While, individually these adjustments look minimal, together they can create a powerful difference. Here's a quick before and after of the image I've adjusted and color-toned in this article:
Once you've got a look you really like to your photograph, the "sync" tool is the perfect step to apply your color changes to the rest of your chosen photographs. With the photo you've just worked on selected, hold down the control or shift key (depending on whether you want to select all of the images from the set or just individual ones) and select your chosen photographs. Then simply, click "sync" in the bottom right corner and then click synchronize on the pop-up screen. This will apply your adjustments to all of your selected photos, where you can then add individual adjustments to suit each photo. This saves so much time editing and getting a cohesive look. You can see these steps below:
Presets - Saving and Using
While the Sync tool is incredibly useful for working on photographs in your current set, you might want to save your adjustments for future photos. This is where presets come into play. Presets are Lightroom's equivalent to Photoshop's Actions. They're a great way to work on creating a personal editing style as well as giving you an easy way to come up with color edits quickly and efficiently.

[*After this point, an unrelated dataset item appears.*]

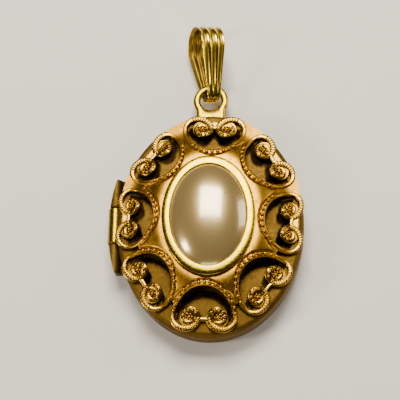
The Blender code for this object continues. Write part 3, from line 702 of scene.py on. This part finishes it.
def arch(index, angle, grow):
    """An arch over the volutes: half an ellipse, grown outward by grow, at angles 0 to pi."""
    height = ARCH_HEIGHTS[index % 8]
    return laid(index, (ARCH_HALF + grow) * np.cos(angle), -(height + grow) * np.sin(angle))


def between(first, last, count):
    """count points after first, evenly spaced and ending on last."""
    k = np.arange(1, count + 1)[:, None] / count
    return first + (last - first) * k


def web_sector(index):
    """One medallion's share of the pierced sheet, as rulings from its opening to its outline.

    The outline is the right flank, the line shared with the next medallion, the bezel's seat, the
    line shared with the one before, and the left flank. Heights follow the dome, with a rolled
    edge, a fine rim and a groove outside the beads, each a function of the distance from the edge.
    """
    def corner(which):
        """Where the flanks of a medallion and the next one meet."""
        return (arch(which, NOTCH, FLANK_EDGE) + arch(which + 1, pi - NOTCH, FLANK_EDGE)) / 2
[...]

On the left side of the screen, scroll down to the section labelled presets and click on the plus sign to create a new preset.
Then, give your preset a name, and click create!
It will then show up in your preset section and you'll be able to apply it to any photograph you create in the future. Keep in mind, different lighting situations and locations will really affect how the preset will look on an image, but by adding adjustments to each individual image, it is possible to make the preset fit better.
I hope these tips and tricks have introduced you to something new whether you're a new or veteran user of Lightroom! I use Lightroom 5 in conjunction with Photoshop CS5 to edit my photos, but I would never be able to edit as quickly and efficiently as I do without Lightroom, it's absolutely a must in my editing arsenal!